The Challenge
Banco del Austro was looking to grow its deposits by capturing more savers — particularly small savers: People who put aside modest amounts of money, often informally — in envelopes, in cash, or in accounts they barely used.
This segment was the most prolific by volume, yet also the most underserved. The question was how to design something that truly worked for people saving just a little at a time.
Like many in the industry, the team initially assumed that offering higher interest rates would attract more savers.
That assumption turned out to be wrong — and the research made it clear why.
In fact, the lowest-interest-rate account they offered was attracting more savers than the highest one.
They were baffled. And so were we.
The Approach
We took a Jobs To Be Done (JTBD) lens to rethink what it really means to save money — particularly small amounts, over time.
Instead of starting with product features, we started with the process:
What are the steps, decisions, and struggles small savers go through to succeed — or fail — in saving?
Our goal was to understand the real job behind saving, so we could design an experience that matched how people actually live and behave.
The Insight
Three key insights shifted everything:
1. Interest rates didn’t matter.
The amounts being saved were so small that the interest accrued over months — and even years — had no significant impact. Most savers didn’t even consider the rate when choosing where to save. The traditional logic of “higher yield = more attractive” simply didn’t apply.

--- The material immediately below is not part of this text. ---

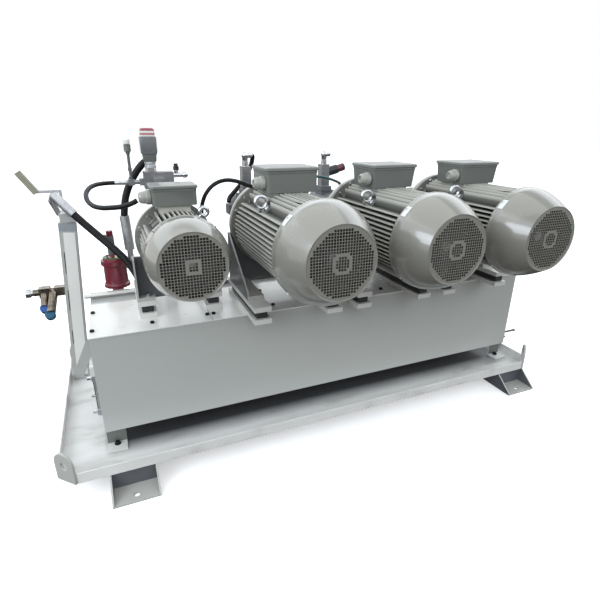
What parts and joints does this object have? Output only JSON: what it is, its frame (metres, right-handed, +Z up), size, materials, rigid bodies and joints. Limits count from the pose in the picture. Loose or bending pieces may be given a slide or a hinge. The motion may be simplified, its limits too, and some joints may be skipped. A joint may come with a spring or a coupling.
{
  "type": "hydraulic power unit",
  "caption": "Industrial hydraulic power unit: motor and pump sets on a long oil tank that stands in a drip tray, with valves, return filter and hoses.",
  "frame": {"origin": "centre of the four anchor holes, at floor level", "axes": "+X along the tank to the large motors' end, -Y the fan side (front), +Z up"},
  "size_m": [3.078, 1.718, 1.58],
  "materials": {
    "drip_tray": "satin paint",
    "tray_feet": "satin paint",
    "lifting_lugs": "satin paint",
    "tank_shell": "satin paint",
    "tank_feet": "satin paint",
    "tank_covers": "satin paint",
    "cover_bolts": "satin paint",
    "rear_crossbar": "zinc plated, satin",
    "level_gauge": "satin",
    "support_post": "satin paint",
    "post_valve": "satin paint",
    "post_valve_lever": "zinc plated, satin",
    "drain_valve": "bronze coloured, satin",
    "drain_lever": "satin paint",
    "filler_neck": "zinc plated, satin",
    "breather_cap": "matt",
    "return_filter": "satin paint",
    "filter_lid": "satin paint",
    "clogging_indicator": "matt",
    "damping_rails": "satin paint",
    "rail_rubbers": "matt",
    "motor_brackets": "satin paint",
    "bracket_bolts": "zinc plated, satin",
    "stator_housings": "satin paint",
    "drive_end_shields": "satin paint",
    "terminal_boxes": "satin paint",
    "terminal_box_lids": "satin paint",
    "cable_glands": "satin paint",
    "lifting_eyes": "zinc plated, satin",
    "bell_housings": "satin paint",
    "pumps": "rough cast",
    "suction_pipes": "satin paint",
    "valve_block": "zinc plated, satin",
    "solenoid_valve": "matt",
    "isolator_body": "zinc plated, satin",
    "isolator_knob": "matt",
    "pressure_sensor": "zinc plated, satin",
    "pump_valve_stacks": "zinc plated, satin",
    "service_manifold": "bronze coloured, satin",
    "service_knob": "zinc plated, satin",
    "dust_caps": "matt",
    "hose_fittings": "zinc plated, satin",
    "return_hose": "matt",
    "loop_hose": "matt",
    "suction_hose": "matt",
    "motor_cable": "matt",
    "stack_hose": "matt",
    "control_hose": "matt",
    "fan_cowl_1": "satin paint",
    "cooling_fan_1": "matt",
    "rotor_shaft_1": "zinc plated, satin",
    "fan_cowl_2": "satin paint",
    "cooling_fan_2": "matt",
    "rotor_shaft_2": "zinc plated, satin",
    "fan_cowl_3": "satin paint",
    "cooling_fan_3": "matt",
    "rotor_shaft_3": "zinc plated, satin",
    "fan_cowl_4": "satin paint",
    "cooling_fan_4": "matt",
    "rotor_shaft_4": "zinc plated, satin"
  },
  "bodies": {
    "power_unit": {"drip_tray": "drip_tray", "tray_feet": "tray_feet", "lifting_lugs": "lifting_lugs", "tank_shell": "tank_shell", "tank_feet": "tank_feet", "tank_covers": "tank_covers", "cover_bolts": "cover_bolts", "rear_crossbar": "rear_crossbar", "level_gauge": "level_gauge", "support_post": "support_post", "post_valve": "post_valve", "drain_valve": "drain_valve", "filler_neck": "filler_neck", "return_filter": "return_filter", "filter_lid": "filter_lid", "clogging_indicator": "clogging_indicator", "damping_rails": "damping_rails", "rail_rubbers": "rail_rubbers", "motor_brackets": "motor_brackets", "bracket_bolts": "bracket_bolts", "stator_housings": "stator_housings", "drive_end_shields": "drive_end_shields", "terminal_boxes": "terminal_boxes", "terminal_box_lids": "terminal_box_lids", "cable_glands": "cable_glands", "lifting_eyes": "lifting_eyes", "bell_housings": "bell_housings", "pumps": "pumps", "suction_pipes": "suction_pipes", "fan_cowl_1": "fan_cowl_1", "fan_cowl_2": "fan_cowl_2", "fan_cowl_3": "fan_cowl_3", "fan_cowl_4": "fan_cowl_4", "valve_block": "valve_block", "solenoid_valve": "solenoid_valve", "isolator_body": "isolator_body", "pressure_sensor": "pressure_sensor", "pump_valve_stacks": "pump_valve_stacks", "service_manifold": "service_manifold", "dust_caps": "dust_caps", "hose_fittings": "hose_fittings", "return_hose": "return_hose", "loop_hose": "loop_hose", "suction_hose": "suction_hose", "motor_cable": "motor_cable", "stack_hose": "stack_hose", "control_hose": "control_hose"},
    "rotor_1": {"rotor_shaft_1": "rotor_shaft_1", "cooling_fan_1": "cooling_fan_1"},
    "rotor_2": {"rotor_shaft_2": "rotor_shaft_2", "cooling_fan_2": "cooling_fan_2"},
    "rotor_3": {"rotor_shaft_3": "rotor_shaft_3", "cooling_fan_3": "cooling_fan_3"},
    "rotor_4": {"rotor_shaft_4": "rotor_shaft_4", "cooling_fan_4": "cooling_fan_4"},
    "post_lever": {"post_valve_lever": "post_valve_lever"},
    "drain_handle": {"drain_lever": "drain_lever"},
    "cock_knob": {"isolator_knob": "isolator_knob"},
    "manifold_knob": {"service_knob": "service_knob"},
    "cap": {"breather_cap": "breather_cap"}
  },
  "joints": [
    {"name": "rotor_1_turn", "type": "hinge", "parent": "power_unit", "child": "rotor_1", "pos_m": [-0.845, -0.3, 1.085], "axis": [0, 1, 0], "continuous": true},
    {"name": "rotor_2_turn", "type": "hinge", "parent": "power_unit", "child": "rotor_2", "pos_m": [-0.32, -0.3, 1.102], "axis": [0, 1, 0], "continuous": true},
    {"name": "rotor_3_turn", "type": "hinge", "parent": "power_unit", "child": "rotor_3", "pos_m": [0.235, -0.3, 1.102], "axis": [0, 1, 0], "continuous": true},
    {"name": "rotor_4_turn", "type": "hinge", "parent": "power_unit", "child": "rotor_4", "pos_m": [0.79, -0.3, 1.102], "axis": [0, 1, 0], "continuous": true},
    {"name": "post_lever_turn", "type": "hinge", "parent": "power_unit", "child": "post_lever", "pos_m": [-1.346, 0.392, 1.18], "axis": [0, 0, 1], "range_deg": [-90, 0]},
    {"name": "drain_handle_turn", "type": "hinge", "parent": "power_unit", "child": "drain_handle", "pos_m": [1.314, -0.38, 0.249], "axis": [0, 0, 1], "range_deg": [-90, 0]},
    {"name": "cock_knob_turn", "type": "hinge", "parent": "power_unit", "child": "cock_knob", "pos_m": [-0.738, 0.265, 1.36], "axis": [0, 0, 1], "range_deg": [0, 270]},
    {"name": "manifold_knob_turn", "type": "hinge", "parent": "power_unit", "child": "manifold_knob", "pos_m": [-1.61, 0.45, 0.662], "axis": [-1, 0, 0], "range_deg": [0, 330]},
    {"name": "cap_turn", "type": "hinge", "parent": "power_unit", "child": "cap", "pos_m": [1.15, 0.162, 0.74], "axis": [0, 0, 1], "range_deg": [0, 90]}
  ]
}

2. The hard part was staying motivated.
People didn’t struggle to open a savings account — they struggled to stay saved. Without a compelling reason or emotional connection, saving quickly lost priority.
3. Saving was a weekly ritual.
For most, saving wasn’t about long-term goals. It was a week-by-week behavior — a small habit that built up over time. If they missed a week, momentum was lost and the habit faded.
The Innovation
Instead of trying to fix interest rates, we repositioned the product around a prize-linked savings model — a behavioral nudge proven to boost engagement among everyday savers.
We used behavioral principles to guide the experience:
• The more you saved, the more chances you had to win the prize.
• If you didn’t save this week, you didn’t participate in this week’s draw.
• Saving became a habit with built-in motivation and a simple emotional payoff: stay consistent, stay in the game.
Rather than promising better returns, we offered savers a reason to show up every week — a system that rewarded consistency and turned saving into something active, not passive.
It made saving feel like something worth doing again — not a chore, but a small game with real stakes.
And it worked fast.
The Outcome
Within three weeks — before we wrote a single line of code — more than 1,000 small savers joined the waitlist.
Clear, early proof of demand for a more engaging, motivating way to save.
Banco del Austro gained the confidence to invest in a product that had traction even before it hit the market.
This wasn’t a feature bet. It was a validated behavior shift — grounded in insight, and built to grow.